Garden beds are a great way to utilize a bit of unused space in your yard. They require a minimal amount of materials and effort to set up and can provide you with fresh herbs and vegetables once you've gotten them setup.
All you need to get your Raised Garden Beds built is 4 or 8 long boards. We prefer to use 2" x 8"s with the lengths cut to fit the rectangular shape your space can accommodate. and a couple of support beams in the corners to attach the boards to. For that we use 4" x" 4" posts. A hand-full of wood screws and you're set!
Everything else is just bonus. You can build a rim around the tops of the garden beds, you can leave your posts longer than the height of your gardens and install solar lights... really its up to you. But the basic box is all you need.
Lining Your Garden Beds
We use landscape plastic to line the inside of our Garden Beds. This is an optional step and honestly the lining tends to last only about a year or two. A simple staple gun and landscape plastic from your local neighborhood garden center are all you need for this optional step. The wood will age, but personally I've always loved the look of aging wood. It gives our gardens character... and not one of ours has broken down to the point of needing replacement yet - and its been years and many many harvests!
Adding the Soil
Local nurseries and garden centers at any home improvement store will have good quality soil to get your gardens going. Purchase enough soil to fill your gardens at least 2/3 of the way. After every season (after your final harvest for the season) you will need 1-2 bags of soil to add to the existing soil. Mix the new soil in with the old established soil and get ready to plan your next growing season.

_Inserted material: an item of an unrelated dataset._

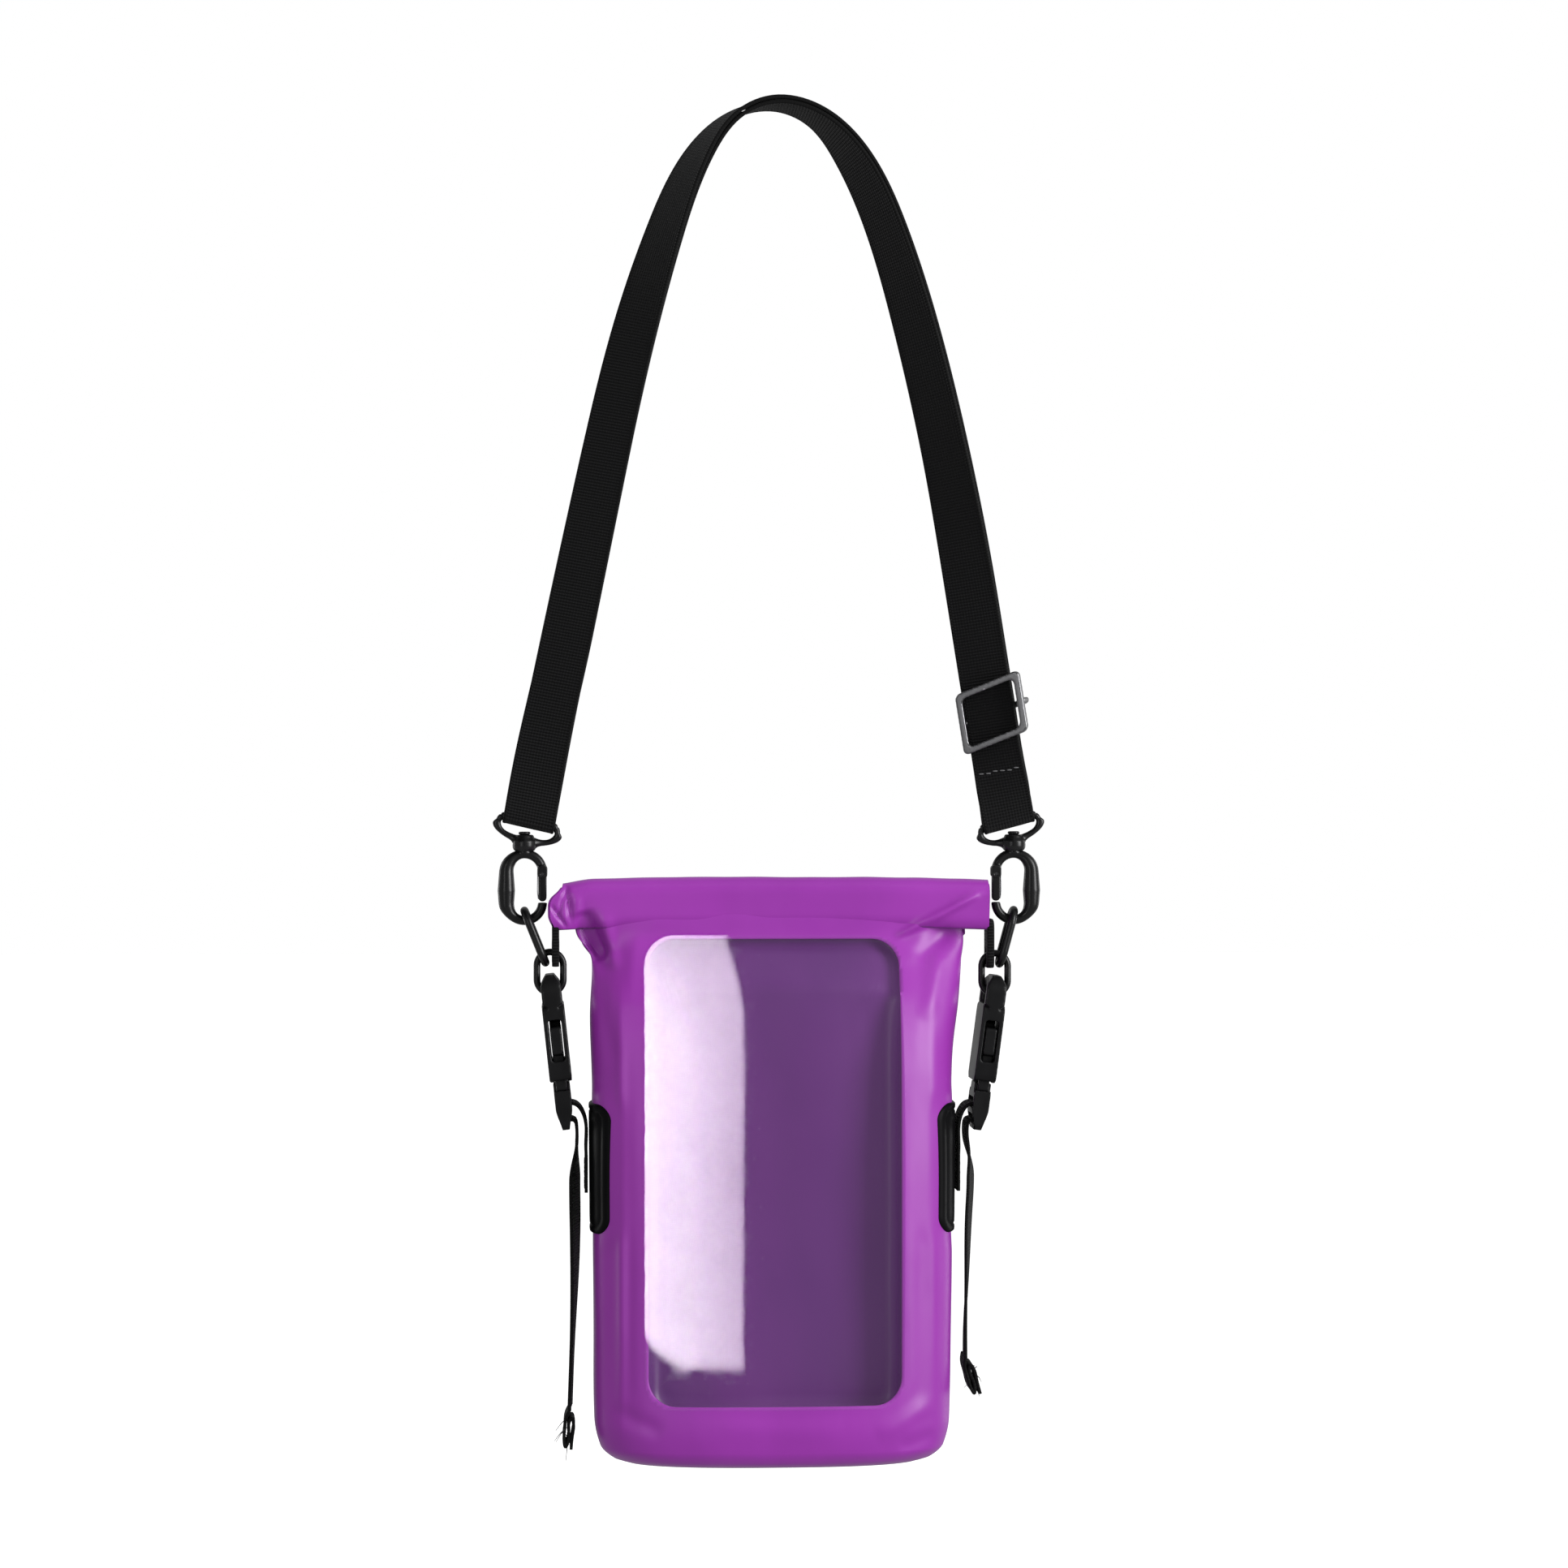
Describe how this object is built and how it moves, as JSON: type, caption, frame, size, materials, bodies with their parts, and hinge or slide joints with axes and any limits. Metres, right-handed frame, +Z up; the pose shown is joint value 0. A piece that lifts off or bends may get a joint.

If you are a bit like me then all you probably need are a few good photos to get your plans laid out. Just jump in and try it! If you don't have tools (other than a screwdriver) you can usually have your home improvement store cut all wood to length for you.
Raised Garden Beds are just amazing. Ours have provided us with more harvests than we can use ourselves. We have one garden just dedicated to 6 varieties of spicy peppers (my favorite) which we use fresh for salsas and dry for making sauces. We've even fermented them to make delicious Louisiana style hot-sauces.